-- start of Data segment --

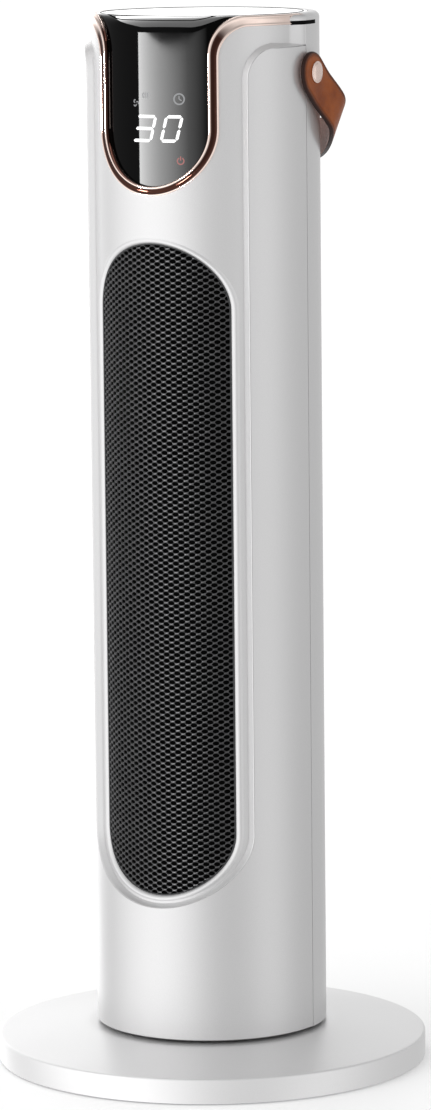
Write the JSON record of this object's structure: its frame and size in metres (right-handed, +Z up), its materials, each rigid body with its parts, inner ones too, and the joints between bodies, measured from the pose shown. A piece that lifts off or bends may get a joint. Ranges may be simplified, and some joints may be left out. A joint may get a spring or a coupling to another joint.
{
  "type": "ceramic space heater",
  "caption": "Round tower heater with a control glass above a tall oval outlet grille, turning on a disc base, with a leather strap handle at its back.",
  "frame": {"origin": "centre of the base's underside, on the surface that the heater stands on", "axes": "+Z up along the tower's axis, -Y towards the front with the grille and the control glass, +X to the right seen from behind the heater's front"},
  "size_m": [0.246, 0.246, 0.6],
  "materials": {
    "shell_silver": "satin silver paint on moulded plastic",
    "base_silver": "satin silver paint on moulded plastic",
    "rose_gold": "polished rose gold plating",
    "black_glass": "high gloss black, with lit figures behind it",
    "grille_black": "thin perforated sheet, semi-matt black",
    "grille_bead": "satin silver bead",
    "dark_plastic": "fine moulded texture",
    "duct_plastic": "plain moulded plastic",
    "white_acetal": "slippery moulded plastic",
    "rubber": "matt rubber",
    "cast_weight": "as cast, painted",
    "zinc_steel": "zinc plated pressed steel",
    "bright_steel": "ground steel",
    "fin_aluminium": "plain rolled strip",
    "stone_ceramic": "fired ceramic",
    "brass": "plain brass",
    "bronze": "sintered bronze",
    "board_green": "solder mask",
    "leather": "saddle brown with dark burnished edges and stitching"
  },
  "bodies": {
    "base": {"base_cover": "base_silver", "base_plate": "dark_plastic", "base_weight": "cast_weight", "rubber_feet": "rubber", "base_screws": "zinc_steel", "spindle": "bright_steel", "thrust_washer": "white_acetal", "snap_ring": "zinc_steel", "hub_gear": "white_acetal", "spindle_nut": "zinc_steel", "tip_switch": "dark_plastic"},
    "plunger": {"tip_plunger": "white_acetal"},
    "pinion": {"pinion_shaft": "bright_steel", "drive_pinion": "white_acetal"},
    "blower": {"motor_rotor": "bright_steel", "blower_shaft": "bright_steel", "blower_wheel": "duct_plastic"},
    "rocker": {"switch_rocker": "dark_plastic"},
    "handle": {"strap": "leather"},
    "tower": {"tower_floor": "dark_plastic", "floor_bush": "white_acetal", "drive_bracket": "zinc_steel", "drive_motor": "zinc_steel", "inner_frame": "zinc_steel", "motor_plate": "zinc_steel", "blower_motor": "zinc_steel", "upper_bush": "bronze", "scroll_housing": "duct_plastic", "air_stabiliser": "duct_plastic", "duct_bottom": "duct_plastic", "duct_top": "duct_plastic", "heater_frame": "dark_plastic", "ceramic_stones": "stone_ceramic", "heat_fins": "fin_aluminium", "heater_terminals": "brass", "thermal_cutout": "zinc_steel", "power_board": "board_green", "board_parts": "dark_plastic", "touch_board": "board_green", "digit_module": "duct_plastic", "buzzer": "dark_plastic", "front_panel": "shell_silver", "front_shell": "shell_silver", "rear_shell": "shell_silver", "outlet_grille": "grille_black", "grille_frame": "grille_bead", "control_glass": "black_glass", "trim_band": "rose_gold", "intake_grille": "shell_silver", "dust_filter": "dark_plastic", "service_panel": "dark_plastic", "switch_body": "dark_plastic", "cord_gland": "rubber", "shell_screws": "zinc_steel", "strap_studs": "rose_gold", "strap_washers": "rose_gold", "strap_nuts": "zinc_steel"}
  },
  "joints": [
    {"name": "oscillation", "type": "hinge", "parent": "base", "child": "tower", "pos_m": [0, 0, 0.023], "axis": [0, 0, 1], "range_deg": [-35, 35]},
    {"name": "pinion_spin", "type": "hinge", "parent": "tower", "child": "pinion", "pos_m": [0, -0.0375, 0.037], "axis": [0, 0, 1], "range_deg": [-140, 140]},
    {"name": "blower_spin", "type": "hinge", "parent": "tower", "child": "blower", "pos_m": [0, 0.018, 0.11], "axis": [0, 0, 1], "continuous": true},
    {"name": "mains_switch", "type": "hinge", "parent": "tower", "child": "rocker", "pos_m": [0, 0.0585, 0.07], "axis": [1, 0, 0], "range_deg": [0, 18]},
    {"name": "tip_over_switch", "type": "slide", "parent": "base", "child": "plunger", "axis": [0, 0, -1], "range_m": [0, 0.0035], "stiffness_N_per_m": 150, "springref_m": 0.012},
    {"name": "handle_swing", "type": "hinge", "parent": "tower", "child": "handle", "pos_m": [0, 0.005, 0.567], "axis": [1, 0, 0], "range_deg": [0, 132]}
  ],
  "couplings": [
    {"joint": "pinion_spin", "follows": "oscillation", "ratio": 4}
  ]
}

-- end of Data segment --

◆ Task to carry out ◆
Restate the whole listing exactly, leaving out nothing.

◆ Task result ◆
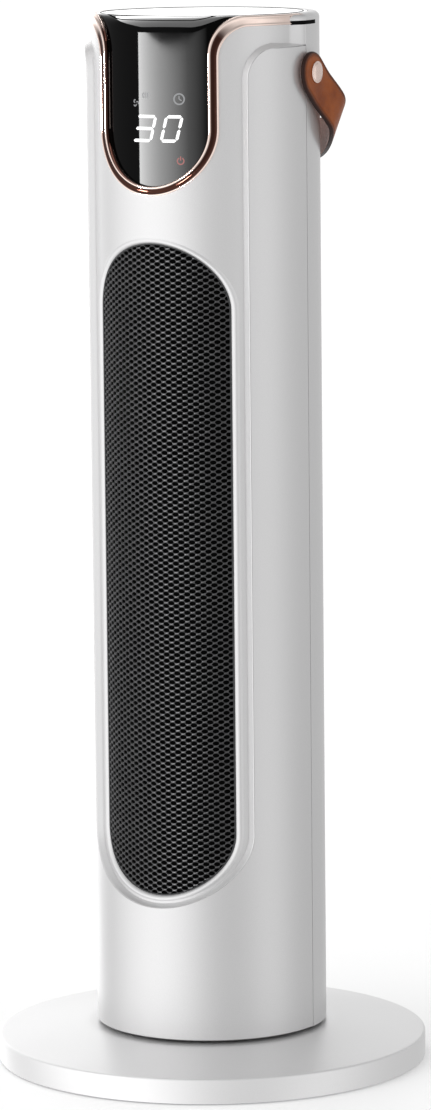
Write the JSON record of this object's structure: its frame and size in metres (right-handed, +Z up), its materials, each rigid body with its parts, inner ones too, and the joints between bodies, measured from the pose shown. A piece that lifts off or bends may get a joint. Ranges may be simplified, and some joints may be left out. A joint may get a spring or a coupling to another joint.
{
  "type": "ceramic space heater",
  "caption": "Round tower heater with a control glass above a tall oval outlet grille, turning on a disc base, with a leather strap handle at its back.",
  "frame": {"origin": "centre of the base's underside, on the surface that the heater stands on", "axes": "+Z up along the tower's axis, -Y towards the front with the grille and the control glass, +X to the right seen from behind the heater's front"},
  "size_m": [0.246, 0.246, 0.6],
  "materials": {
    "shell_silver": "satin silver paint on moulded plastic",
    "base_silver": "satin silver paint on moulded plastic",
    "rose_gold": "polished rose gold plating",
    "black_glass": "high gloss black, with lit figures behind it",
    "grille_black": "thin perforated sheet, semi-matt black",
    "grille_bead": "satin silver bead",
    "dark_plastic": "fine moulded texture",
    "duct_plastic": "plain moulded plastic",
    "white_acetal": "slippery moulded plastic",
    "rubber": "matt rubber",
    "cast_weight": "as cast, painted",
    "zinc_steel": "zinc plated pressed steel",
    "bright_steel": "ground steel",
    "fin_aluminium": "plain rolled strip",
    "stone_ceramic": "fired ceramic",
    "brass": "plain brass",
    "bronze": "sintered bronze",
    "board_green": "solder mask",
    "leather": "saddle brown with dark burnished edges and stitching"
  },
  "bodies": {
    "base": {"base_cover": "base_silver", "base_plate": "dark_plastic", "base_weight": "cast_weight", "rubber_feet": "rubber", "base_screws": "zinc_steel", "spindle": "bright_steel", "thrust_washer": "white_acetal", "snap_ring": "zinc_steel", "hub_gear": "white_acetal", "spindle_nut": "zinc_steel", "tip_switch": "dark_plastic"},
    "plunger": {"tip_plunger": "white_acetal"},
    "pinion": {"pinion_shaft": "bright_steel", "drive_pinion": "white_acetal"},
    "blower": {"motor_rotor": "bright_steel", "blower_shaft": "bright_steel", "blower_wheel": "duct_plastic"},
    "rocker": {"switch_rocker": "dark_plastic"},
    "handle": {"strap": "leather"},
    "tower": {"tower_floor": "dark_plastic", "floor_bush": "white_acetal", "drive_bracket": "zinc_steel", "drive_motor": "zinc_steel", "inner_frame": "zinc_steel", "motor_plate": "zinc_steel", "blower_motor": "zinc_steel", "upper_bush": "bronze", "scroll_housing": "duct_plastic", "air_stabiliser": "duct_plastic", "duct_bottom": "duct_plastic", "duct_top": "duct_plastic", "heater_frame": "dark_plastic", "ceramic_stones": "stone_ceramic", "heat_fins": "fin_aluminium", "heater_terminals": "brass", "thermal_cutout": "zinc_steel", "power_board": "board_green", "board_parts": "dark_plastic", "touch_board": "board_green", "digit_module": "duct_plastic", "buzzer": "dark_plastic", "front_panel": "shell_silver", "front_shell": "shell_silver", "rear_shell": "shell_silver", "outlet_grille": "grille_black", "grille_frame": "grille_bead", "control_glass": "black_glass", "trim_band": "rose_gold", "intake_grille": "shell_silver", "dust_filter": "dark_plastic", "service_panel": "dark_plastic", "switch_body": "dark_plastic", "cord_gland": "rubber", "shell_screws": "zinc_steel", "strap_studs": "rose_gold", "strap_washers": "rose_gold", "strap_nuts": "zinc_steel"}
  },
  "joints": [
    {"name": "oscillation", "type": "hinge", "parent": "base", "child": "tower", "pos_m": [0, 0, 0.023], "axis": [0, 0, 1], "range_deg": [-35, 35]},
    {"name": "pinion_spin", "type": "hinge", "parent": "tower", "child": "pinion", "pos_m": [0, -0.0375, 0.037], "axis": [0, 0, 1], "range_deg": [-140, 140]},
    {"name": "blower_spin", "type": "hinge", "parent": "tower", "child": "blower", "pos_m": [0, 0.018, 0.11], "axis": [0, 0, 1], "continuous": true},
    {"name": "mains_switch", "type": "hinge", "parent": "tower", "child": "rocker", "pos_m": [0, 0.0585, 0.07], "axis": [1, 0, 0], "range_deg": [0, 18]},
    {"name": "tip_over_switch", "type": "slide", "parent": "base", "child": "plunger", "axis": [0, 0, -1], "range_m": [0, 0.0035], "stiffness_N_per_m": 150, "springref_m": 0.012},
    {"name": "handle_swing", "type": "hinge", "parent": "tower", "child": "handle", "pos_m": [0, 0.005, 0.567], "axis": [1, 0, 0], "range_deg": [0, 132]}
  ],
  "couplings": [
    {"joint": "pinion_spin", "follows": "oscillation", "ratio": 4}
  ]
}